begin Dataset section

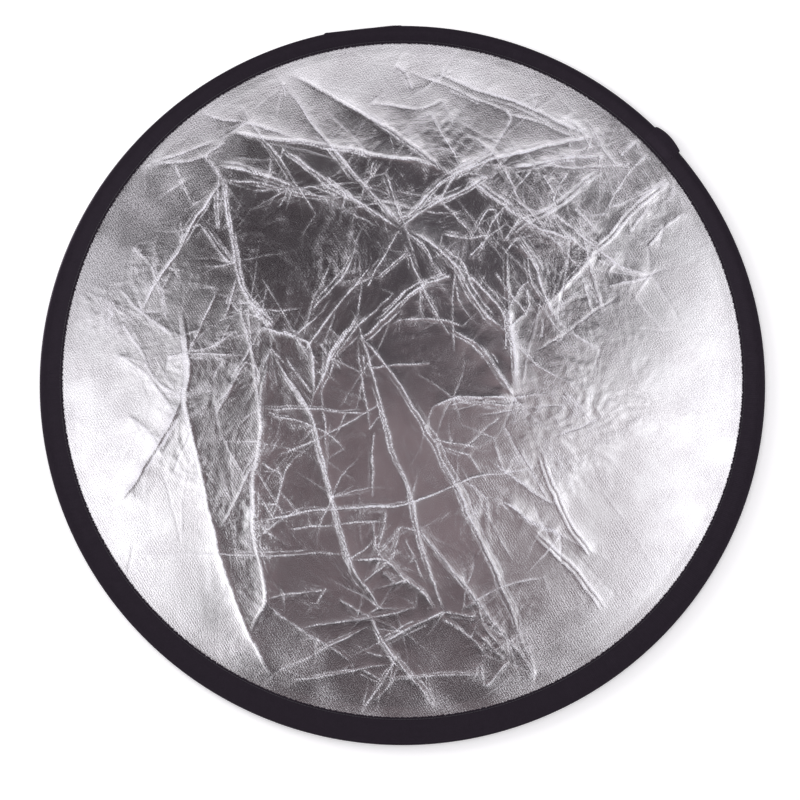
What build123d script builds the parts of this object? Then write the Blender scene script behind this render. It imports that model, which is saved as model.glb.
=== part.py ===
from build123d import *
import os
from math import degrees

# Collapsible two-sided reflector disc, 600 mm across, lying flat with its silver face up.
#
# A flat spring-steel hoop, closed by a riveted sleeve, is sewn into a folded cloth binding. The
# binding also holds the edges of two cloth panels that lie back to back. All lengths are in
# millimetres. The origin is on the resting plane, under the disc's centre, with +Z up.
#
# The disc flexes about lines that run along X. The hoop, panels, binding and thread are each one
# continuous piece, and each is divided across Y into seven bands. One band of each makes up one
# rigid body of the fold.

# --- Driving dimensions ---
disc_radius = 300.0  # to the outside of the binding
rim_height = 6.0  # thickest part of the rim, where it wraps the hoop
mid_height = rim_height / 2  # plane where the two panels meet

strip_thickness = 0.4  # the binding's cloth
panel_thickness = 0.3  # each panel
panel_radius = 291.0  # each panel's cut edge, caught inside the binding

opening_radius = 281.0  # circle of the binding's sewn inner edge
opening_shift = 4.0  # the strip is sewn wider on the -Y side, so that circle sits towards +Y
flap_start_radius = 275.0  # inside the opening everywhere, and trimmed off by it
shoulder_radius = 291.5  # where the flaps start to rise over the hoop
bulge_radius = 295.0  # where the rim reaches its full height
rim_corner = 1.4  # rounding of the rim's outer corners

thread_inset = 2.0  # from the binding's inner edge to the seam
thread_width = 0.5
thread_height = 0.25

hoop_outer_radius = 298.8
hoop_thickness = 0.8  # across the band, along the disc's radius
hoop_width = 4.0  # across the disc's thickness
hoop_end_gap = 1.0  # between the hoop's two ends, inside the sleeve

splice_angle = 96.7  # middle of the sleeve, anticlockwise from +X
sleeve_length = 60.0
sleeve_wall = 0.4
sleeve_corner = 0.5
wrap_wall = 0.12
wrap_overhang = 3.0  # wrap beyond each end of the sleeve
rivet_radius = 1.0
rivet_spacing = 30.0

lap_angle = 42.6  # middle of the binding's lapped end
lap_length = 28.0
lap_thickness = 0.3
lap_reach = 2.0  # how far the lapped end stands out beyond the disc's edge
lap_inner_radius = 286.7  # leaves 3 mm of the strip below showing beside its inner edge
strip_end_gap = 0.6  # between the strip's start and end, under the lap

fold_lines = (-150.0, -90.0, -30.0, 30.0, 90.0, 150.0)  # Y of each line where the disc flexes
fold_clearance = 0.3  # gap between neighbouring bands
band_names = (
    "bottom_wing",
    "lower_outer",
    "lower_inner",
    "centre",
    "upper_inner",
    "upper_outer",
    "top_wing",
)

# --- Values worked out from them ---
flap_top = mid_height + panel_thickness + strip_thickness
flap_bottom = mid_height - panel_thickness - strip_thickness
seam_radius = opening_radius + thread_inset
hoop_mid_radius = hoop_outer_radius - hoop_thickness / 2
band_section = (hoop_thickness, hoop_width)
sleeve_section = (hoop_thickness + 2 * sleeve_wall, hoop_width + 2 * sleeve_wall)
wrap_section = (sleeve_section[0] + 2 * wrap_wall, sleeve_section[1] + 2 * wrap_wall)
half_box = disc_radius + 20.0  # reaches past the whole disc on every side

os.makedirs("parts", exist_ok=True)


def arc_angle(length, radius):
    """The angle, in degrees, that an arc of this length covers at this radius."""
    return degrees(length / radius)


def section_plane(angle):
    """The upright plane through the disc's axis at this angle: x is the radius, y is the height."""
    x_dir = Vector(1, 0, 0).rotate(Axis.Z, angle)
    z_dir = Vector(0, -1, 0).rotate(Axis.Z, angle)
    return Plane(origin=(0, 0, 0), x_dir=x_dir, z_dir=z_dir)


def hoop_plane(angle):
    """The plane centred on the hoop at this angle: x runs along the band, z points outward."""
    outward = Vector(1, 0, 0).rotate(Axis.Z, angle)
    along = Vector(0, 1, 0).rotate(Axis.Z, angle)
    centre = outward * hoop_mid_radius + Vector(0, 0, mid_height)
    return Plane(origin=centre, x_dir=along, z_dir=outward)


def export(part, name):
    """Labels a finished piece and writes it under its own name."""
    part.label = name
    export_step(part, f"parts/{name}.step")


def export_bands(whole, name):
    """Divides a continuous piece at the fold lines and writes each band as its own node."""
    lows = [-half_box] + [y + fold_clearance / 2 for y in fold_lines]
    highs = [y - fold_clearance / 2 for y in fold_lines] + [half_box]
    for band_name, low, high in zip(band_names, lows, highs):
        with BuildPart() as band:
            add(whole)
            with Locations((0, (low + high) / 2, 0)):
                Box(2 * half_box, high - low, 2 * half_box, mode=Mode.INTERSECT)
        export(band.part, f"{name}_{band_name}")


# --- Panels: two cloth discs, back to back on the rim's middle plane ---
with BuildPart() as silver_panel:
    with BuildSketch(Plane.XY.offset(mid_height)):
        Circle(panel_radius)
    extrude(amount=panel_thickness)

with BuildPart() as gold_panel:
    with BuildSketch(Plane.XY.offset(mid_height)):
        Circle(panel_radius)
    extrude(amount=-panel_thickness)

export_bands(silver_panel.part, "silver_panel")
export_bands(gold_panel.part, "gold_panel")

# --- Splice rivets: flush pins along the radius, one through each end of the hoop ---
sleeve_arc = arc_angle(sleeve_length, hoop_mid_radius)
rivet_turn = arc_angle(rivet_spacing, hoop_mid_radius)
rivet_angles = (splice_angle - rivet_turn / 2, splice_angle + rivet_turn / 2)

with BuildPart() as splice_rivets:
    for angle in rivet_angles:
        with Locations(hoop_plane(angle)):
            Cylinder(rivet_radius, 2 * sleeve_section[0])
    with BuildSketch(section_plane(splice_angle - sleeve_arc / 2)):
        with Locations((hoop_mid_radius, mid_height)):
            Rectangle(*sleeve_section)
    revolve(axis=Axis.Z, revolution_arc=sleeve_arc, mode=Mode.INTERSECT)

export(splice_rivets.part, "splice_rivets")

# --- Splice sleeve: a flattened steel tube around the hoop's two ends ---
with BuildPart() as splice_sleeve:
    with BuildSketch(section_plane(splice_angle - sleeve_arc / 2)):
        with Locations((hoop_mid_radius, mid_height)):
            RectangleRounded(*sleeve_section, sleeve_corner)
            Rectangle(*band_section, mode=Mode.SUBTRACT)
    revolve(axis=Axis.Z, revolution_arc=sleeve_arc)
    add(splice_rivets.part, mode=Mode.SUBTRACT)

export(splice_sleeve.part, "splice_sleeve")

# --- Splice wrap: thin plastic over the sleeve and a little past its ends ---
wrap_arc = arc_angle(sleeve_length + 2 * wrap_overhang, hoop_mid_radius)
with BuildPart() as splice_wrap:
    with BuildSketch(section_plane(splice_angle - wrap_arc / 2)):
        with Locations((hoop_mid_radius, mid_height)):
            RectangleRounded(*wrap_section, sleeve_corner + wrap_wall)
            RectangleRounded(*sleeve_section, sleeve_corner, mode=Mode.SUBTRACT)
    revolve(axis=Axis.Z, revolution_arc=wrap_arc)

export(splice_wrap.part, "splice_wrap")

# --- Spring hoop: a flat band, open by a small gap where its ends meet in the sleeve ---
with BuildPart() as spring_hoop:
    with BuildSketch(section_plane(0)):
        with Locations((hoop_mid_radius, mid_height)):
            Rectangle(*band_section)
    revolve(axis=Axis.Z)
    with Locations(hoop_plane(splice_angle)):
        Box(hoop_end_gap, 2 * hoop_width, 4 * hoop_thickness, mode=Mode.SUBTRACT)
    add(splice_rivets.part, mode=Mode.SUBTRACT)

export_bands(spring_hoop.part, "spring_hoop")

# --- Binding lap: the strip's closing end, folded round the outside of its start ---
lap_arc = arc_angle(lap_length, disc_radius)
lap_radius = disc_radius + lap_reach
lap_top = flap_top + lap_thickness
lap_bottom = flap_bottom - lap_thickness
lap_height = rim_height + lap_thickness
with BuildPart() as binding_lap:
    with BuildSketch(section_plane(lap_angle - lap_arc / 2)) as lap_section:
        with BuildLine():
            Polyline(
                (lap_inner_radius, lap_bottom),
                (shoulder_radius, lap_bottom),
                (bulge_radius, 0),
                (lap_radius, 0),
                (lap_radius, lap_height),
                (bulge_radius, lap_height),
                (shoulder_radius, lap_top),
                (lap_inner_radius, lap_top),
                close=True,
            )
        make_face()
        fillet(lap_section.vertices().group_by(Axis.X)[-1], rim_corner)
        offset(amount=-lap_thickness, mode=Mode.SUBTRACT)
        with Locations((lap_inner_radius, mid_height)):
            Rectangle(4 * lap_thickness, flap_top - flap_bottom, mode=Mode.SUBTRACT)
    revolve(axis=Axis.Z, revolution_arc=lap_arc)

export(binding_lap.part, "binding_lap")

# --- Rim binding: one strip folded in a U over the hoop and the panels' edges ---
with BuildPart() as rim_binding:
    with BuildSketch(section_plane(0)) as rim_section:
        with BuildLine():
            Polyline(
                (flap_start_radius, flap_bottom),
                (shoulder_radius, flap_bottom),
                (bulge_radius, 0),
                (disc_radius, 0),
                (disc_radius, rim_height),
                (bulge_radius, rim_height),
                (shoulder_radius, flap_top),
                (flap_start_radius, flap_top),
                close=True,
            )
        make_face()
        fillet(rim_section.vertices().group_by(Axis.X)[-1], rim_corner)
        offset(amount=-strip_thickness, mode=Mode.SUBTRACT)
    revolve(axis=Axis.Z)
    with BuildSketch(Plane.XY):
        with Locations((0, opening_shift)):
            Circle(opening_radius)
    extrude(amount=rim_height, mode=Mode.SUBTRACT)
    add(binding_lap.part, mode=Mode.SUBTRACT)
    with Locations(hoop_plane(lap_angle)):
        Box(strip_end_gap, 2 * rim_height, 2 * (disc_radius - flap_start_radius), mode=Mode.SUBTRACT)

export_bands(rim_binding.part, "rim_binding")

# --- Seam threads: needle thread on the silver side, bobbin thread on the back ---
with BuildPart() as needle_thread:
    with BuildSketch(Plane.XY.offset(flap_top)):
        with Locations((0, opening_shift)):
            Circle(seam_radius + thread_width / 2)
            Circle(seam_radius - thread_width / 2, mode=Mode.SUBTRACT)
    extrude(amount=thread_height)

with BuildPart() as bobbin_thread:
    with BuildSketch(Plane.XY.offset(flap_bottom)):
        with Locations((0, opening_shift)):
            Circle(seam_radius + thread_width / 2)
            Circle(seam_radius - thread_width / 2, mode=Mode.SUBTRACT)
    extrude(amount=-thread_height)

export_bands(needle_thread.part, "needle_thread")
export_bands(bobbin_thread.part, "bobbin_thread")
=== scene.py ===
"""Looks for the collapsible reflector disc: crumpled silver and gold cloth in a black sewn binding.

Lengths are in millimetres up to the point where a mesh is made, which is in metres. Every continuous
piece is made whole, then divided across Y into six spans.
"""

import math

import bpy
import numpy as np
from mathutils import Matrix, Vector


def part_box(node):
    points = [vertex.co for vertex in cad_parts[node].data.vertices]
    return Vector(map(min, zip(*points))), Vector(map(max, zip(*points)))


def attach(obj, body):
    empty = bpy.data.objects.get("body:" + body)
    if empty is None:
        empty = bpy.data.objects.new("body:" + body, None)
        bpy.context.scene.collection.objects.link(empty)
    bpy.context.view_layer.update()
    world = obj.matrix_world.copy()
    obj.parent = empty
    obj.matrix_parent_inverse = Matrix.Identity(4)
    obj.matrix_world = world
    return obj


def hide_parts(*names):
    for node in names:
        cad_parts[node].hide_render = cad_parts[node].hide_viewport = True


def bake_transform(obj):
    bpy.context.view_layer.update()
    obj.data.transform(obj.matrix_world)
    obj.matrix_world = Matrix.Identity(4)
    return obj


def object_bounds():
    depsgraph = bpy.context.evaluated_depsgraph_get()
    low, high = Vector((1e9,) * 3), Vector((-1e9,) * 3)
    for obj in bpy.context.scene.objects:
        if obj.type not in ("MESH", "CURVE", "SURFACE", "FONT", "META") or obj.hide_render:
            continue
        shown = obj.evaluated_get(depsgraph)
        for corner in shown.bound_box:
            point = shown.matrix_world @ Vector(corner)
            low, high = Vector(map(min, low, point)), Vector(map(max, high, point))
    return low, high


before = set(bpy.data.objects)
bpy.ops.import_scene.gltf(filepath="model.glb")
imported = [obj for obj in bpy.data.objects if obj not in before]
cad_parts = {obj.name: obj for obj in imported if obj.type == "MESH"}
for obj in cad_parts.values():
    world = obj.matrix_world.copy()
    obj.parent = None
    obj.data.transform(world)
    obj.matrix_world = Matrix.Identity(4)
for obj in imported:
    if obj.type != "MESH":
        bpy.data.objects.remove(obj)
cad_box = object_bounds()

MM = 0.001

# --- The disc, from the frame ---
silver_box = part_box("silver_panel_centre")
rim_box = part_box("rim_binding_top_wing")

DISC_RADIUS = cad_box[1][0] / MM
RIM_HEIGHT = rim_box[1][2] / MM
MID_HEIGHT = RIM_HEIGHT / 2
EDGE_TRIM = 1.5
CLOTH_RADIUS = silver_box[1][0] / MM - EDGE_TRIM  # the cloth's edge, hidden between the tape's flaps
FLAP_TOP = 3.75
OPENING_RADIUS = 281.0
OPENING_SHIFT = 4.0
BULGE_RADIUS = 295.5  # where the rim reaches its full height
SEAM_INSET = 2.0
HOOP_RADIUS = 298.4

# --- Spans: name, Y from and to, the two bodies at its sides, where the bend starts and ends ---
FOLD_STEP = 60.0
SPANS = (
    ("bottom", -300, -120, "lower_outer", "bottom_wing", -126, -174),
    ("low", -120, -60, "lower_inner", "lower_outer", -66, -114),
    ("mid_low", -60, 0, "centre", "lower_inner", -6, -54),
    ("mid_high", 0, 60, "centre", "upper_inner", 6, 54),
    ("high", 60, 120, "upper_inner", "upper_outer", 66, 114),
    ("top", 120, 300, "upper_outer", "top_wing", 126, 174),
)

RNG = np.random.default_rng(41)


# === Mesh helpers ===


def make_mesh(name, points, faces, material, normals=None, fields=None):
    """A mesh object from points in millimetres, with smooth shading and optional per-point fields."""
    mesh = bpy.data.meshes.new(name)
    mesh.from_pydata((points * MM).tolist(), [], faces.tolist())
    mesh.update()
    for key, values in (fields or {}).items():
        kind, slot = ("FLOAT_VECTOR", "vector") if values.ndim == 2 else ("FLOAT", "value")
        field = mesh.attributes.new(key, kind, "POINT")
        field.data.foreach_set(slot, values.astype(np.float32).ravel())
    mesh.polygons.foreach_set("use_smooth", np.ones(len(faces), bool))
    if normals is not None:
        mesh.normals_split_custom_set_from_vertices(normals.tolist())
    mesh.materials.append(material)
    piece = bpy.data.objects.new(name, mesh)
    bpy.context.scene.collection.objects.link(piece)
    return piece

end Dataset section

▸ **What this task involves**
The lines to be given again exactly are those from the one containing "# --- Seam threads: needle" up to and including the one containing "points = [vertex.co".

▸ **Answer to this problem**
# --- Seam threads: needle thread on the silver side, bobbin thread on the back ---
with BuildPart() as needle_thread:
    with BuildSketch(Plane.XY.offset(flap_top)):
        with Locations((0, opening_shift)):
            Circle(seam_radius + thread_width / 2)
            Circle(seam_radius - thread_width / 2, mode=Mode.SUBTRACT)
    extrude(amount=thread_height)

with BuildPart() as bobbin_thread:
    with BuildSketch(Plane.XY.offset(flap_bottom)):
        with Locations((0, opening_shift)):
            Circle(seam_radius + thread_width / 2)
            Circle(seam_radius - thread_width / 2, mode=Mode.SUBTRACT)
    extrude(amount=-thread_height)

export_bands(needle_thread.part, "needle_thread")
export_bands(bobbin_thread.part, "bobbin_thread")
=== scene.py ===
"""Looks for the collapsible reflector disc: crumpled silver and gold cloth in a black sewn binding.

Lengths are in millimetres up to the point where a mesh is made, which is in metres. Every continuous
piece is made whole, then divided across Y into six spans.
"""

import math

import bpy
import numpy as np
from mathutils import Matrix, Vector


def part_box(node):
    points = [vertex.co for vertex in cad_parts[node].data.vertices]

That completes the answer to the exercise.